Task brief: Extract, unchanged, every line from the top of the material below through the line with "off towards the", and no more.

Information provided:

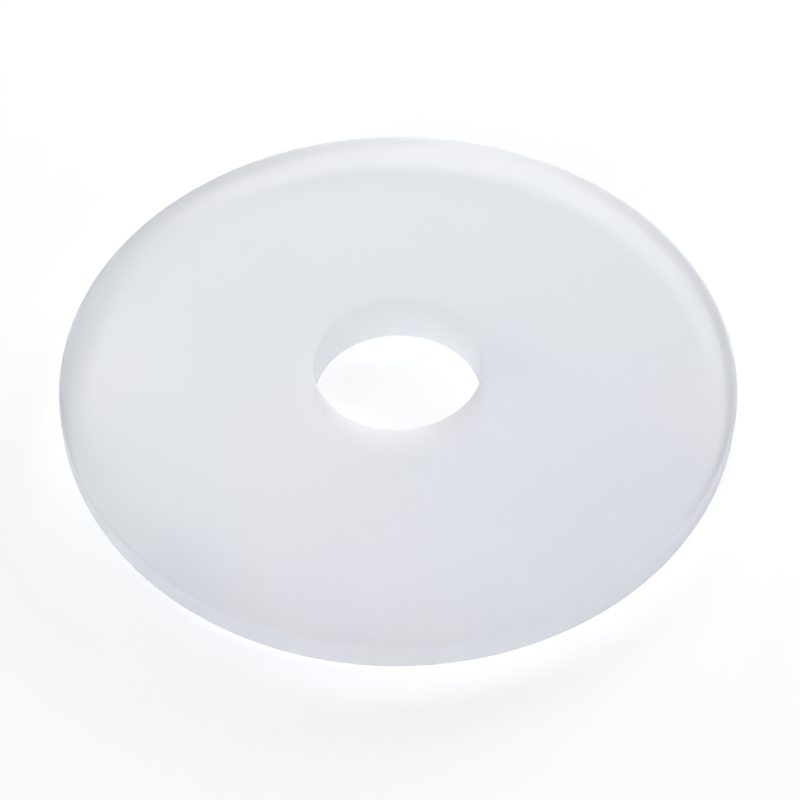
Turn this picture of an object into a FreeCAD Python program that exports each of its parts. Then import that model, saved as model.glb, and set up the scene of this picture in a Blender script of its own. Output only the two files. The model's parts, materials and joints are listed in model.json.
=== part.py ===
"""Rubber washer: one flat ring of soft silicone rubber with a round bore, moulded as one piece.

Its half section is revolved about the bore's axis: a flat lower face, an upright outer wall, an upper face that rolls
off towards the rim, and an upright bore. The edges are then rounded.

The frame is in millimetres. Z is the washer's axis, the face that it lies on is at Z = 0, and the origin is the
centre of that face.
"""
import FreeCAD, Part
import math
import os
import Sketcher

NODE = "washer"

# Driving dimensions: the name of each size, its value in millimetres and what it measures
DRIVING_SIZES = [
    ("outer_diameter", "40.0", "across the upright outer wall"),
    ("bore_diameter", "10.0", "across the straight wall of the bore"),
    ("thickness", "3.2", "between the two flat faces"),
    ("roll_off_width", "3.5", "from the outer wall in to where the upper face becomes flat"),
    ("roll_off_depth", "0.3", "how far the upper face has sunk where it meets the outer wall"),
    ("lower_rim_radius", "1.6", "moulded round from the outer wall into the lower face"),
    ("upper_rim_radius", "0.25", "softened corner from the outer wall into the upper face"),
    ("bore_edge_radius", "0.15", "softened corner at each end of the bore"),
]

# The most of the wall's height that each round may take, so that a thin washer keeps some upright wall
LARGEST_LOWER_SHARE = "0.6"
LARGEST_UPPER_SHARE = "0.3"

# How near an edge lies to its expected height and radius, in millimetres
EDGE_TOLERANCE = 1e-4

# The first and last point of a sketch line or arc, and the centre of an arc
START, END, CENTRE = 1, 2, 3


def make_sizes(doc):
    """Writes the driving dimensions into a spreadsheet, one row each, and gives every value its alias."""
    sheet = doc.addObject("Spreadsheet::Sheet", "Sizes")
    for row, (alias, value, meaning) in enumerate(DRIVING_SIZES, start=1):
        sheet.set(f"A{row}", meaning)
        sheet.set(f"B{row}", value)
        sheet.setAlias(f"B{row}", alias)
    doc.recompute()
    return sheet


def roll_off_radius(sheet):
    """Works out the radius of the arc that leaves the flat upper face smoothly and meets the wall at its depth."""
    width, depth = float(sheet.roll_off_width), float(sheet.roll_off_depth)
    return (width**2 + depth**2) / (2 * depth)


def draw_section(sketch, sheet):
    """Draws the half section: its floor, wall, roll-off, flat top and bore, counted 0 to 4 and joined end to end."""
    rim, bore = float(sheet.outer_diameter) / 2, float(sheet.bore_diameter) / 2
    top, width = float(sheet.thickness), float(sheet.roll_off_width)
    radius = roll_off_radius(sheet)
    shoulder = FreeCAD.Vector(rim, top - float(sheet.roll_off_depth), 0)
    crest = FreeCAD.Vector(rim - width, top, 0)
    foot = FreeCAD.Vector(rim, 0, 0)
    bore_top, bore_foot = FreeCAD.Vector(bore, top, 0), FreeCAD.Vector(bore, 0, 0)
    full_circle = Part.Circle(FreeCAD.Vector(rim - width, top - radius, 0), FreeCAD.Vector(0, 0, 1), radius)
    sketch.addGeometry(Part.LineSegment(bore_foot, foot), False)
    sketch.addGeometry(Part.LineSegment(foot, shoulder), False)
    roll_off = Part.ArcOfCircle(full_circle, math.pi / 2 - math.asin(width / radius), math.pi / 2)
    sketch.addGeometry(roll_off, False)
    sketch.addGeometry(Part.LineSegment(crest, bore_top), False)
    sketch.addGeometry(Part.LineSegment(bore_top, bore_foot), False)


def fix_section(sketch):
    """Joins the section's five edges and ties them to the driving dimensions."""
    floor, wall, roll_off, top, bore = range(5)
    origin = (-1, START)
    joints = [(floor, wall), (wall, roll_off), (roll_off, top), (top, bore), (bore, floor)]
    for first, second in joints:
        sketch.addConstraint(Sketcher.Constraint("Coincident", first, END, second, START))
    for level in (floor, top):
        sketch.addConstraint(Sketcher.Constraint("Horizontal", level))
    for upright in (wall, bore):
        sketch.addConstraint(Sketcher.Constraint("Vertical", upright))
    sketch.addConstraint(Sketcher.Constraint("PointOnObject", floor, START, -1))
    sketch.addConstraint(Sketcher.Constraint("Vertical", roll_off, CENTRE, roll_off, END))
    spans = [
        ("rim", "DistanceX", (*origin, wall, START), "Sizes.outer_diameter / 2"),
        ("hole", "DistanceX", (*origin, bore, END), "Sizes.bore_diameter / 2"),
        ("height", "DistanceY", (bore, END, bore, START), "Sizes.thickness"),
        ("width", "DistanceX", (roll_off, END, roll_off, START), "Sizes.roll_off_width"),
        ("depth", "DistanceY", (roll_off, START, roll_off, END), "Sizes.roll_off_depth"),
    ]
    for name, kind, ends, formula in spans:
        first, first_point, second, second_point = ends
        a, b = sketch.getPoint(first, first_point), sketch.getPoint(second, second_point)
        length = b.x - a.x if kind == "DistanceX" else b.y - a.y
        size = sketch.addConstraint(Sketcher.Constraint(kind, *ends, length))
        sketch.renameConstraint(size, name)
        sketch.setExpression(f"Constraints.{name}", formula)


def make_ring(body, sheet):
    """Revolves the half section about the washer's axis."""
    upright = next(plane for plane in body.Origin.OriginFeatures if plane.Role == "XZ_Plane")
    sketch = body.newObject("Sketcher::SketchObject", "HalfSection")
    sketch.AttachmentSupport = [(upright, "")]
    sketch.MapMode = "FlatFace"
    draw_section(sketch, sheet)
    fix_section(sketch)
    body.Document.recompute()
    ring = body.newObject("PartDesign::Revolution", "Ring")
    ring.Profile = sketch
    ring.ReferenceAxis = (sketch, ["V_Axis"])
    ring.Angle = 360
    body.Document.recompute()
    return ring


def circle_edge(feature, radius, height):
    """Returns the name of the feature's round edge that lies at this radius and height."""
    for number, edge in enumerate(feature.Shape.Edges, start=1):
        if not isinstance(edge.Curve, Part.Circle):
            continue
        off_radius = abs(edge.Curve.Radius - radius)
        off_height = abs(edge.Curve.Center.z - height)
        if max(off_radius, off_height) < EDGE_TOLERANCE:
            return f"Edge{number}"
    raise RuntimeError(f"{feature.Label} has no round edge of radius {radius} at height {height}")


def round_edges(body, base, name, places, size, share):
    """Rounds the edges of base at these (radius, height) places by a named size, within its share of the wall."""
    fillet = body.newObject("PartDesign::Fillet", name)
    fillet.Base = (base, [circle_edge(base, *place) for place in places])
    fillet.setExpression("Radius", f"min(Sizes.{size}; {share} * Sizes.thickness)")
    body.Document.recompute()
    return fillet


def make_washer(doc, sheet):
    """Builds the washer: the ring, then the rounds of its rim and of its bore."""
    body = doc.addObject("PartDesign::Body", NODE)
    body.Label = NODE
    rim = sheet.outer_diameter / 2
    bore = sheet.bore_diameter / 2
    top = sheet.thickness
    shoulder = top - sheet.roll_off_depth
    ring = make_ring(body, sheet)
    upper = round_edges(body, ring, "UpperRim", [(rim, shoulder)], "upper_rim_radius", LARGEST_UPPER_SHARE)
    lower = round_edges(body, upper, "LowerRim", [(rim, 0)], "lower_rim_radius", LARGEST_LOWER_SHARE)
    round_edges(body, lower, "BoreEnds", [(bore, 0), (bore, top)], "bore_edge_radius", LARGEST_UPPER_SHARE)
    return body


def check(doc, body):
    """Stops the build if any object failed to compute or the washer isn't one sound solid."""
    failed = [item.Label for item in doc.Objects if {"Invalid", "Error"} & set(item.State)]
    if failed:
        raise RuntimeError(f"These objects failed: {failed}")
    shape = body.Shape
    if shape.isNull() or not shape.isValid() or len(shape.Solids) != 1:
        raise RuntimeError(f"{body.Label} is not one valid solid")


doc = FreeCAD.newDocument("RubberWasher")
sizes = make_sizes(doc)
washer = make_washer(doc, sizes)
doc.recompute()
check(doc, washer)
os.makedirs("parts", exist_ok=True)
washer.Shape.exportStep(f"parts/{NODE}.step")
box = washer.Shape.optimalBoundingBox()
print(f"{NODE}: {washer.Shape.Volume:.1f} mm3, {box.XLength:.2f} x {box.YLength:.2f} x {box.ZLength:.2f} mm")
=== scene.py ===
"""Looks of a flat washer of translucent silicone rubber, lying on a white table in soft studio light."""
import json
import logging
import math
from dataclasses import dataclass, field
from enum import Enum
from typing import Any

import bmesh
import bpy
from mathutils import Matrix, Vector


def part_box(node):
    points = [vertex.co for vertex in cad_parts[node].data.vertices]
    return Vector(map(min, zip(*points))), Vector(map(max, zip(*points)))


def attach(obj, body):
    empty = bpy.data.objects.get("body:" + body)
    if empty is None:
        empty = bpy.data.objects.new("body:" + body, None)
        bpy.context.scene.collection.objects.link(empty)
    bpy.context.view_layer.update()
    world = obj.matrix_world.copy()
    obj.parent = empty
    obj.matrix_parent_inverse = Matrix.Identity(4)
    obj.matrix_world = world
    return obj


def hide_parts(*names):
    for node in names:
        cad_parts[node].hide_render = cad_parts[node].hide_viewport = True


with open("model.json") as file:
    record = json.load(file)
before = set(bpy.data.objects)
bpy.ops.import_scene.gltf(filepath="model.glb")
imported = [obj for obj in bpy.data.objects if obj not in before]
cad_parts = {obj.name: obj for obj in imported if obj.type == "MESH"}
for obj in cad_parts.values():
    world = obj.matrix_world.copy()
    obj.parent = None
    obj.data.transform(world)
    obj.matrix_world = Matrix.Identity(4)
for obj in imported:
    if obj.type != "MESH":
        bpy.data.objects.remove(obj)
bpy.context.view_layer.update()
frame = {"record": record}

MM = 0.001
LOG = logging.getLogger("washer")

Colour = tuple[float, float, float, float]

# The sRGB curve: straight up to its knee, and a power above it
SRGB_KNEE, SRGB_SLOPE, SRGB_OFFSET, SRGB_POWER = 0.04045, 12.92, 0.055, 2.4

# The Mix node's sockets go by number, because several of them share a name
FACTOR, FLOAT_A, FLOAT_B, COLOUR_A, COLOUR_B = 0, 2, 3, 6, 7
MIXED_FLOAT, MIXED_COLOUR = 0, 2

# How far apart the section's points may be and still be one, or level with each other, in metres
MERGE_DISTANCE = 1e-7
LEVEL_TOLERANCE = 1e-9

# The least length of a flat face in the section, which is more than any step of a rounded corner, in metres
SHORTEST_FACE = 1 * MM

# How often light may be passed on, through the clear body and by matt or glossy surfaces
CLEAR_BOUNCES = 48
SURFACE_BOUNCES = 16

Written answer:
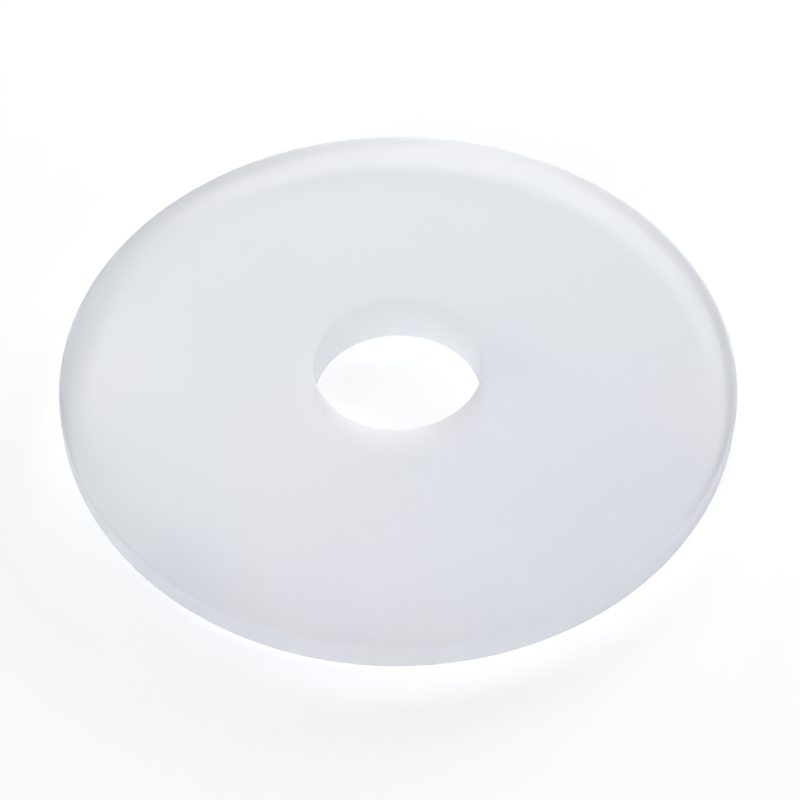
Turn this picture of an object into a FreeCAD Python program that exports each of its parts. Then import that model, saved as model.glb, and set up the scene of this picture in a Blender script of its own. Output only the two files. The model's parts, materials and joints are listed in model.json.
=== part.py ===
"""Rubber washer: one flat ring of soft silicone rubber with a round bore, moulded as one piece.

Its half section is revolved about the bore's axis: a flat lower face, an upright outer wall, an upper face that rolls
off towards the rim, and an upright bore. The edges are then rounded.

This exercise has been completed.